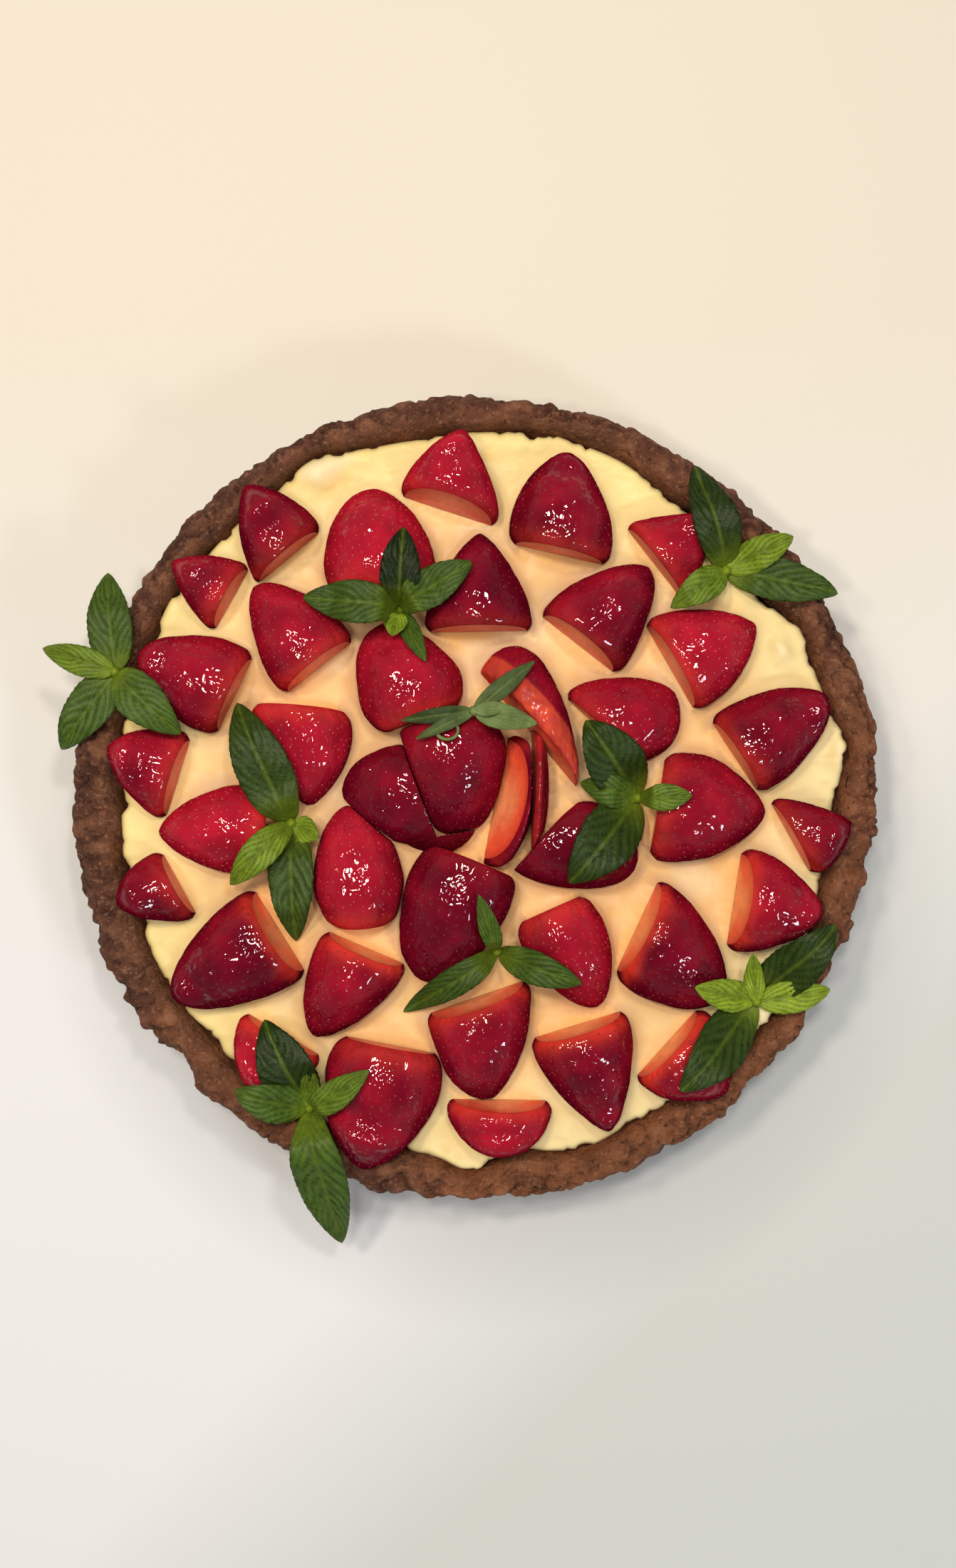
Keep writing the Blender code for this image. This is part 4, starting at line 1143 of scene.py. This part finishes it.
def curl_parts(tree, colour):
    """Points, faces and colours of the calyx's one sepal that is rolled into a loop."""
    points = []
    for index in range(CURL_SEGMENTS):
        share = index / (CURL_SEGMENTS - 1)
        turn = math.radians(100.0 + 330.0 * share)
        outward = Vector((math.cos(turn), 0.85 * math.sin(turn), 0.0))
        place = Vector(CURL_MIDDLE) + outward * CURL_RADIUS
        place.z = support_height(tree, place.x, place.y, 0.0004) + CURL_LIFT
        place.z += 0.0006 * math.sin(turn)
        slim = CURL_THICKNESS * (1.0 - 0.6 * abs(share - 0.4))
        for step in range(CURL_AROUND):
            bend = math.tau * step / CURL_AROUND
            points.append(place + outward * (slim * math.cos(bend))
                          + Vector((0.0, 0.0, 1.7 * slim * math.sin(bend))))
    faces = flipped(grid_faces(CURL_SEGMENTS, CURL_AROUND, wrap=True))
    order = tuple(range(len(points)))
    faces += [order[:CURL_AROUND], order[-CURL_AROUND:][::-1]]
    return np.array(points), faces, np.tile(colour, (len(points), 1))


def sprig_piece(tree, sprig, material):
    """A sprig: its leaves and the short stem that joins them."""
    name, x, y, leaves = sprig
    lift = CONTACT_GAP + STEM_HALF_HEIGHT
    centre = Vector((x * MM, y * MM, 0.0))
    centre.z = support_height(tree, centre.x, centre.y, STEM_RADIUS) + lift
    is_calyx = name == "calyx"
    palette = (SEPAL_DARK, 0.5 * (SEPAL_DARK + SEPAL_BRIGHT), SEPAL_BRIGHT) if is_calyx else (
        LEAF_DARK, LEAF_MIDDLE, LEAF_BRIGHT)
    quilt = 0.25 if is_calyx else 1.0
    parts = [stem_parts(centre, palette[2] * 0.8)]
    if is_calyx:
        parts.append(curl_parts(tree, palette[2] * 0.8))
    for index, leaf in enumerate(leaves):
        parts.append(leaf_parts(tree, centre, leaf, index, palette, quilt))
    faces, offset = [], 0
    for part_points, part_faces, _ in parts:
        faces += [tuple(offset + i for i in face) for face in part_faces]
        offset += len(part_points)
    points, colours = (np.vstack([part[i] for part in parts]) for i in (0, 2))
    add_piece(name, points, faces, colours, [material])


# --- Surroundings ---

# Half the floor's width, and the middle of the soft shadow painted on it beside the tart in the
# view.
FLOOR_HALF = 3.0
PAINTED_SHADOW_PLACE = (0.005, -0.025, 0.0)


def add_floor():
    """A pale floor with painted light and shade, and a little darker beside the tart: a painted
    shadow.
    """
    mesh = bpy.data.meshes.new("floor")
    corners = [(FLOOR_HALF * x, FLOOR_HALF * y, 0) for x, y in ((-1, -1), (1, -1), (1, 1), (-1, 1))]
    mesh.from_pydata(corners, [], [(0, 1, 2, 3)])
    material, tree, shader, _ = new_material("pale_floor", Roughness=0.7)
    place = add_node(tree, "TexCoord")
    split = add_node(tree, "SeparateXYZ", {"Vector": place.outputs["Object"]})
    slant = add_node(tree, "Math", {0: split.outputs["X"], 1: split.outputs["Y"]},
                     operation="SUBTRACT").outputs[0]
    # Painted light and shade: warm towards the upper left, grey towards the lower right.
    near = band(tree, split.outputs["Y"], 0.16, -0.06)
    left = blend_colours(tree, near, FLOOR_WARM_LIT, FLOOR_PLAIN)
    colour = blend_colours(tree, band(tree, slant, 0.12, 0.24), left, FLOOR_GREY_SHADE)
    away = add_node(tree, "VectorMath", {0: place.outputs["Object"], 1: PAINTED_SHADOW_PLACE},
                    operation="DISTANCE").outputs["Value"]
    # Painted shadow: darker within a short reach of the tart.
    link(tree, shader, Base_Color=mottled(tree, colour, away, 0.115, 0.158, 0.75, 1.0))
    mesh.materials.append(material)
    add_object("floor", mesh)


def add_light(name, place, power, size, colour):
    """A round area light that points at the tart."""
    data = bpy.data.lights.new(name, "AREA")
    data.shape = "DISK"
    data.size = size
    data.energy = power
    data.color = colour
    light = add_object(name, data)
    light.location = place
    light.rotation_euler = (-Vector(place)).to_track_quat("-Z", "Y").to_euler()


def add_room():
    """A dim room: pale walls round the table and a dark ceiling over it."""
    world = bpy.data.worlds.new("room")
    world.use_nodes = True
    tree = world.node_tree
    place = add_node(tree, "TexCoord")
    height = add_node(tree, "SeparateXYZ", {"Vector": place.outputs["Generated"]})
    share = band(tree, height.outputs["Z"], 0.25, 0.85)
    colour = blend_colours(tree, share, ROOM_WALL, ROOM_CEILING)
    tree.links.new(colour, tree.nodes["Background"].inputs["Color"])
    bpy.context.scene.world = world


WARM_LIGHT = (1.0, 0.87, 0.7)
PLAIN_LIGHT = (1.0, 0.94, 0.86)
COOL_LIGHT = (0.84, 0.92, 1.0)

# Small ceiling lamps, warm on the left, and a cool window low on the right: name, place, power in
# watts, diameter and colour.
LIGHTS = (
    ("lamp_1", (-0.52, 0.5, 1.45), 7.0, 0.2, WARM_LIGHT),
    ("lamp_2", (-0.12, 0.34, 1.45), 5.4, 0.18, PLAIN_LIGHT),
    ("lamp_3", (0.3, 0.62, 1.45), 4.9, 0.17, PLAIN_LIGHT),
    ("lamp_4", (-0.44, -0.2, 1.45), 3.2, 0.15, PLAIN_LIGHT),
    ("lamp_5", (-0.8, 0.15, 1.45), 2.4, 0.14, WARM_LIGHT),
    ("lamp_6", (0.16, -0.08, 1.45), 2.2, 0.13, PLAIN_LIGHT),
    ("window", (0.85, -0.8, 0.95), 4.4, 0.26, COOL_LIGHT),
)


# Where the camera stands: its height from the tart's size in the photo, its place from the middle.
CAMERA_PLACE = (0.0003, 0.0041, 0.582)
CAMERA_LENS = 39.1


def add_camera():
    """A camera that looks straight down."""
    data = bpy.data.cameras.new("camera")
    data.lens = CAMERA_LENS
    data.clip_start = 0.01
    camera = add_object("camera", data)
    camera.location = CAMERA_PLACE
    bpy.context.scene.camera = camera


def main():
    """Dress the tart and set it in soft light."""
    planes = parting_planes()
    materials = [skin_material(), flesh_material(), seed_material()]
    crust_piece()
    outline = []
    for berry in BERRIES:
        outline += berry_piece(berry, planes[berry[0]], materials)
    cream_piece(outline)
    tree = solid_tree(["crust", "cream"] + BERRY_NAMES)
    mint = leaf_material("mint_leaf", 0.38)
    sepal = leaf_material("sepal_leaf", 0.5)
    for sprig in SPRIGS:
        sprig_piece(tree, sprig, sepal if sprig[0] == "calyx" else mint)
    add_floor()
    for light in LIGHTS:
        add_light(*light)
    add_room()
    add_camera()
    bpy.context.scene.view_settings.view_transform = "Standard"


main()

PROBLEM STATEMENT: Go through the listing and print each line exactly as it appears.

RESPONSE FOR THIS EXERCISE:
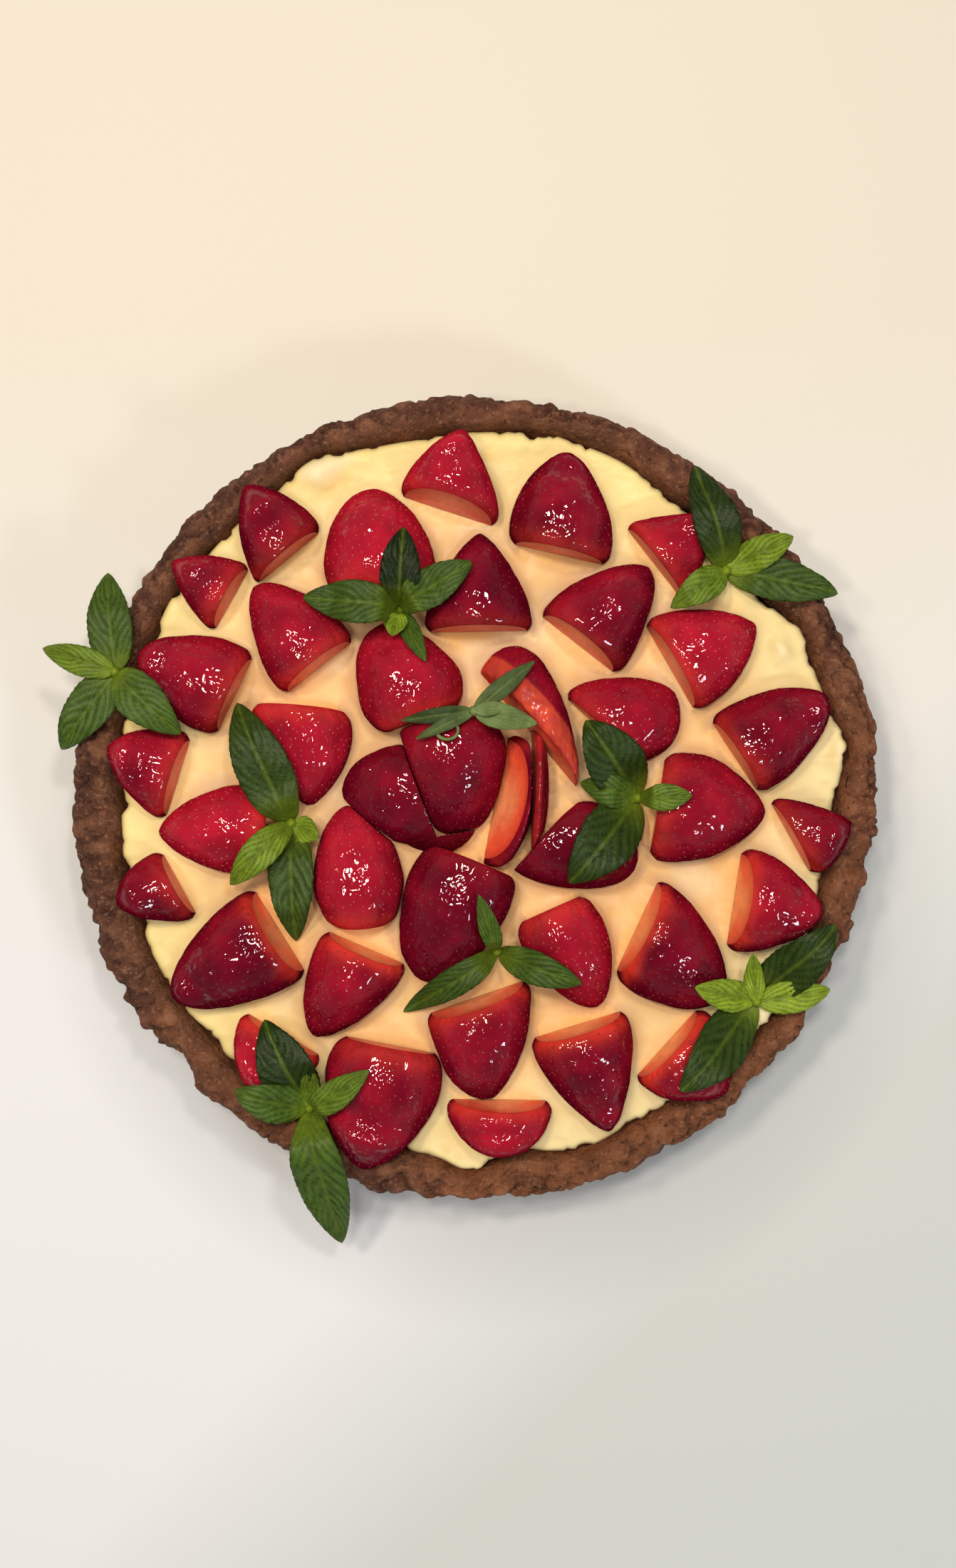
Keep writing the Blender code for this image. This is part 4, starting at line 1143 of scene.py. This part finishes it.
def curl_parts(tree, colour):
    """Points, faces and colours of the calyx's one sepal that is rolled into a loop."""
    points = []
    for index in range(CURL_SEGMENTS):
        share = index / (CURL_SEGMENTS - 1)
        turn = math.radians(100.0 + 330.0 * share)
        outward = Vector((math.cos(turn), 0.85 * math.sin(turn), 0.0))
        place = Vector(CURL_MIDDLE) + outward * CURL_RADIUS
        place.z = support_height(tree, place.x, place.y, 0.0004) + CURL_LIFT
        place.z += 0.0006 * math.sin(turn)
        slim = CURL_THICKNESS * (1.0 - 0.6 * abs(share - 0.4))
        for step in range(CURL_AROUND):
            bend = math.tau * step / CURL_AROUND
            points.append(place + outward * (slim * math.cos(bend))
                          + Vector((0.0, 0.0, 1.7 * slim * math.sin(bend))))
    faces = flipped(grid_faces(CURL_SEGMENTS, CURL_AROUND, wrap=True))
    order = tuple(range(len(points)))
    faces += [order[:CURL_AROUND], order[-CURL_AROUND:][::-1]]
    return np.array(points), faces, np.tile(colour, (len(points), 1))


def sprig_piece(tree, sprig, material):
    """A sprig: its leaves and the short stem that joins them."""
    name, x, y, leaves = sprig
    lift = CONTACT_GAP + STEM_HALF_HEIGHT
    centre = Vector((x * MM, y * MM, 0.0))
    centre.z = support_height(tree, centre.x, centre.y, STEM_RADIUS) + lift
    is_calyx = name == "calyx"
    palette = (SEPAL_DARK, 0.5 * (SEPAL_DARK + SEPAL_BRIGHT), SEPAL_BRIGHT) if is_calyx else (
        LEAF_DARK, LEAF_MIDDLE, LEAF_BRIGHT)
    quilt = 0.25 if is_calyx else 1.0
    parts = [stem_parts(centre, palette[2] * 0.8)]
    if is_calyx:
        parts.append(curl_parts(tree, palette[2] * 0.8))
    for index, leaf in enumerate(leaves):
        parts.append(leaf_parts(tree, centre, leaf, index, palette, quilt))
    faces, offset = [], 0
    for part_points, part_faces, _ in parts:
        faces += [tuple(offset + i for i in face) for face in part_faces]
        offset += len(part_points)
    points, colours = (np.vstack([part[i] for part in parts]) for i in (0, 2))
    add_piece(name, points, faces, colours, [material])


# --- Surroundings ---

# Half the floor's width, and the middle of the soft shadow painted on it beside the tart in the
# view.
FLOOR_HALF = 3.0
PAINTED_SHADOW_PLACE = (0.005, -0.025, 0.0)


def add_floor():
    """A pale floor with painted light and shade, and a little darker beside the tart: a painted
    shadow.
    """
    mesh = bpy.data.meshes.new("floor")
    corners = [(FLOOR_HALF * x, FLOOR_HALF * y, 0) for x, y in ((-1, -1), (1, -1), (1, 1), (-1, 1))]
    mesh.from_pydata(corners, [], [(0, 1, 2, 3)])
    material, tree, shader, _ = new_material("pale_floor", Roughness=0.7)
    place = add_node(tree, "TexCoord")
    split = add_node(tree, "SeparateXYZ", {"Vector": place.outputs["Object"]})
    slant = add_node(tree, "Math", {0: split.outputs["X"], 1: split.outputs["Y"]},
                     operation="SUBTRACT").outputs[0]
    # Painted light and shade: warm towards the upper left, grey towards the lower right.
    near = band(tree, split.outputs["Y"], 0.16, -0.06)
    left = blend_colours(tree, near, FLOOR_WARM_LIT, FLOOR_PLAIN)
    colour = blend_colours(tree, band(tree, slant, 0.12, 0.24), left, FLOOR_GREY_SHADE)
    away = add_node(tree, "VectorMath", {0: place.outputs["Object"], 1: PAINTED_SHADOW_PLACE},
                    operation="DISTANCE").outputs["Value"]
    # Painted shadow: darker within a short reach of the tart.
    link(tree, shader, Base_Color=mottled(tree, colour, away, 0.115, 0.158, 0.75, 1.0))
    mesh.materials.append(material)
    add_object("floor", mesh)


def add_light(name, place, power, size, colour):
    """A round area light that points at the tart."""
    data = bpy.data.lights.new(name, "AREA")
    data.shape = "DISK"
    data.size = size
    data.energy = power
    data.color = colour
    light = add_object(name, data)
    light.location = place
    light.rotation_euler = (-Vector(place)).to_track_quat("-Z", "Y").to_euler()


def add_room():
    """A dim room: pale walls round the table and a dark ceiling over it."""
    world = bpy.data.worlds.new("room")
    world.use_nodes = True
    tree = world.node_tree
    place = add_node(tree, "TexCoord")
    height = add_node(tree, "SeparateXYZ", {"Vector": place.outputs["Generated"]})
    share = band(tree, height.outputs["Z"], 0.25, 0.85)
    colour = blend_colours(tree, share, ROOM_WALL, ROOM_CEILING)
    tree.links.new(colour, tree.nodes["Background"].inputs["Color"])
    bpy.context.scene.world = world


WARM_LIGHT = (1.0, 0.87, 0.7)
PLAIN_LIGHT = (1.0, 0.94, 0.86)
COOL_LIGHT = (0.84, 0.92, 1.0)

# Small ceiling lamps, warm on the left, and a cool window low on the right: name, place, power in
# watts, diameter and colour.
LIGHTS = (
    ("lamp_1", (-0.52, 0.5, 1.45), 7.0, 0.2, WARM_LIGHT),
    ("lamp_2", (-0.12, 0.34, 1.45), 5.4, 0.18, PLAIN_LIGHT),
    ("lamp_3", (0.3, 0.62, 1.45), 4.9, 0.17, PLAIN_LIGHT),
    ("lamp_4", (-0.44, -0.2, 1.45), 3.2, 0.15, PLAIN_LIGHT),
    ("lamp_5", (-0.8, 0.15, 1.45), 2.4, 0.14, WARM_LIGHT),
    ("lamp_6", (0.16, -0.08, 1.45), 2.2, 0.13, PLAIN_LIGHT),
    ("window", (0.85, -0.8, 0.95), 4.4, 0.26, COOL_LIGHT),
)


# Where the camera stands: its height from the tart's size in the photo, its place from the middle.
CAMERA_PLACE = (0.0003, 0.0041, 0.582)
CAMERA_LENS = 39.1


def add_camera():
    """A camera that looks straight down."""
    data = bpy.data.cameras.new("camera")
    data.lens = CAMERA_LENS
    data.clip_start = 0.01
    camera = add_object("camera", data)
    camera.location = CAMERA_PLACE
    bpy.context.scene.camera = camera


def main():
    """Dress the tart and set it in soft light."""
    planes = parting_planes()
    materials = [skin_material(), flesh_material(), seed_material()]
    crust_piece()
    outline = []
    for berry in BERRIES:
        outline += berry_piece(berry, planes[berry[0]], materials)
    cream_piece(outline)
    tree = solid_tree(["crust", "cream"] + BERRY_NAMES)
    mint = leaf_material("mint_leaf", 0.38)
    sepal = leaf_material("sepal_leaf", 0.5)
    for sprig in SPRIGS:
        sprig_piece(tree, sprig, sepal if sprig[0] == "calyx" else mint)
    add_floor()
    for light in LIGHTS:
        add_light(*light)
    add_room()
    add_camera()
    bpy.context.scene.view_settings.view_transform = "Standard"


main()